While there may be a number of ways to design interest-bearing securities that avoid the need for an issuer to collect interest when rates are below zero, the real challenge may be to choose a design that suits investors as well as issuers. There is a long history of seemingly minor tweaks in security design that materially enhanced investor acceptance of a new security, including the elimination of onerous recordkeeping requirements on early Treasury bills, the provision of fungible Treasury interest STRIPS for stripped interest claims payable on the same date, and the provision of a reconstitution facility for stripped Treasury interest and principal payments. Designing securities in a negative rate environment may require similarly close attention to investor preferences.
Disclaimer
The views expressed in this post are those of the authors and do not necessarily reflect the position of the Federal Reserve Bank of New York or the Federal Reserve System. Any errors or omissions are the responsibility of the authors.
Kenneth D. Garbade is a senior vice president in the Federal Reserve Bank of New York’s Research and Statistics Group.
James J. McAndrews is an executive vice president and the director of research for the Bank.

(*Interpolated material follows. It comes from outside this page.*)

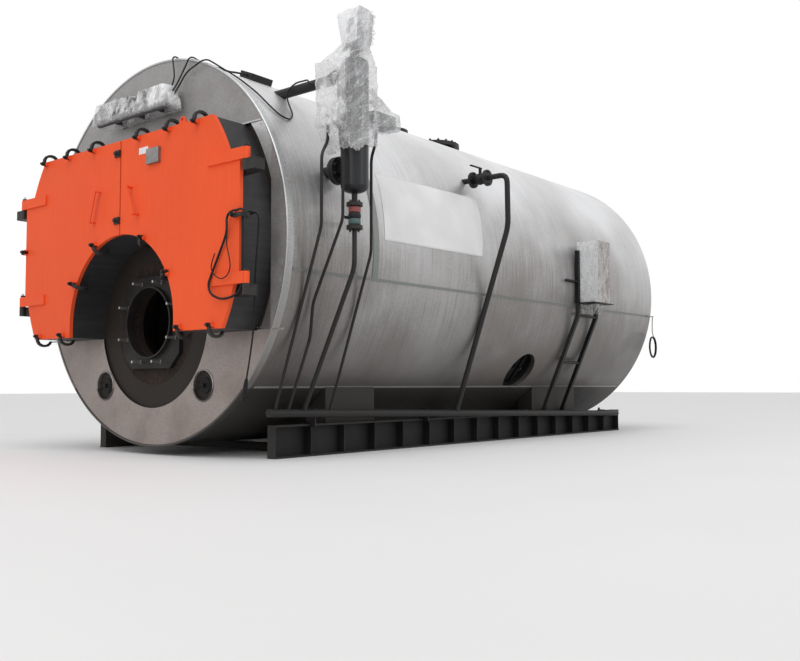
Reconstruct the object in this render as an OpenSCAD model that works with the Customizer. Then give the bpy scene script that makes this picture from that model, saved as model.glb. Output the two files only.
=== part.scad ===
/* [Shell] */
// Length of the insulated jacket, front to rear
shell_len = 5860; // [5600:10:6200]
// Outer diameter of the jacket
jacket_d = 2966; // [2920:2:2980]
// Thickness of insulation and cladding
insulation_t = 102; // [92:2:112]
// Thickness of the pressure shell
shell_plate = 18; // [12:1:24]
// Height of the shell axis above the ground
axis_z = 1560; // [1555:5:1620]
// Outer diameter of the rolled ring at the front edge
ring_d = 3004; // [3000:2:3020]
// Width of the ring band along the jacket
ring_band = 70; // [50:5:90]
// Thickness of the front and rear cladding sheets
sheet_t = 4; // [3:1:6]

/* [Tube plate and tubes] */
// Distance of the tube plate behind the front sheets
plate_setback = 20; // [14:2:40]
// Thickness of the tube plates
tube_plate_t = 24; // [18:2:32]
// Outer diameter of the smoke tubes
tube_d = 76; // [60:2:80]
// Wall thickness of the smoke tubes
tube_wall = 5; // [3:1:7]
// Distance between tube centres
tube_pitch = 112; // [106:2:124]
// How far the tube ends stand proud of the plate
tube_proud = 8; // [5:1:12]

/* [Furnace and burner seat] */
// Height of the furnace axis below the shell axis
furnace_drop = 545; // [520:5:560]
// Inner diameter of the furnace
furnace_d = 960; // [880:10:1000]
// Thickness of the furnace wall
furnace_wall = 16; // [12:1:22]
// Number of corrugations along the furnace
corrugations = 18; // [10:1:24]
// Depth of each corrugation
corrugation_depth = 36; // [20:2:44]
// Bore of the burner throat
throat_d = 532; // [480:4:560]
// Wall of the throat collar
collar_wall = 14; // [8:1:20]
// How far the throat collar stands proud of the burner plate
collar_proud = 30; // [15:5:45]
// Width across the burner plate
burner_plate_w = 710; // [680:10:760]
// Corner cut of the burner plate
burner_plate_cut = 115; // [80:5:160]
// Thickness of the burner plate
burner_plate_t = 36; // [24:2:44]
// Number of studs round the throat
stud_count = 8; // [4:1:12]
// Pitch circle diameter of the studs
stud_pcd = 656; // [630:2:664]
// Diameter of the studs
stud_d = 20; // [12:2:24]
// Free length of the studs
stud_len = 80; // [40:5:100]

/* [Smokebox] */
// Depth of the smokebox in front of the front sheets
box_depth = 270; // [220:5:320]
// Distance of the smokebox's curved side inside the jacket surface
box_inset = 153; // [143:5:183]
// Plate thickness of the smokebox
box_plate = 10; // [6:1:14]
// Height of the flat top above the shell axis
box_top = 820; // [780:5:860]
// Depth of the flat bottom below the shell axis
box_bottom = 650; // [630:5:680]
// Inner radius of the arch over the burner
arch_r = 660; // [640:5:680]
// Depth of the arch centre below the shell axis
arch_drop = 560; // [540:5:580]

/* [Doors] */
// Thickness of each door plate
door_t = 30; // [20:2:36]
// Thickness of the insulating lining inside each door
lining_t = 60; // [40:5:80]
// Gap between a door and the smokebox edge
door_gap = 5; // [5:1:8]
// Gap between the two doors
seam_gap = 14; // [12:1:18]
// How far the doors' curved edges reach past the smokebox
door_over = 20; // [16:1:26]
// Distance of each hinge axis outside the smokebox
hinge_out = 82; // [78:1:90]
// Height of the upper hinge above the shell axis
hinge_hi = 500; // [460:5:510]
// Depth of the lower hinge below the shell axis
hinge_lo = 325; // [280:5:340]
// Height of the hinge straps
strap_h = 80; // [60:5:90]
// Thickness of the hinge straps
strap_t = 16; // [12:1:18]
// Diameter of the hinge pins
pin_d = 28; // [24:1:32]
// Outer diameter of the strap knuckles
knuckle_d = 46; // [42:1:50]

/* [Level column] */
// Distance of the column from the centre plane
column_x = 1660; // [1650:5:1700]
// Distance of the column behind the front sheets
column_y = 490; // [450:10:540]
// Outer diameter of the column
column_d = 200; // [180:4:210]
// Height of the column's lower seam above the shell axis
column_lo = 370; // [340:10:400]
// Height of the column's upper seam above the shell axis
column_hi = 1250; // [1240:5:1270]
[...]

It seems to me you introduce the concept of selling bonds at a premium but then only apply that logic to zero coupon bonds? Perhaps I’m being strange, but it seems to me the most attractive way to issue negative fixed rate debt is to issue bonds with (small) positive coupon rates at a (possibly large) initial premium. The math works the same as your zero coupon example, but there would be intervening cash flows and coupon/principal amounts could be fixed at issuance. A similar workaround is possible for floating rate debt as well.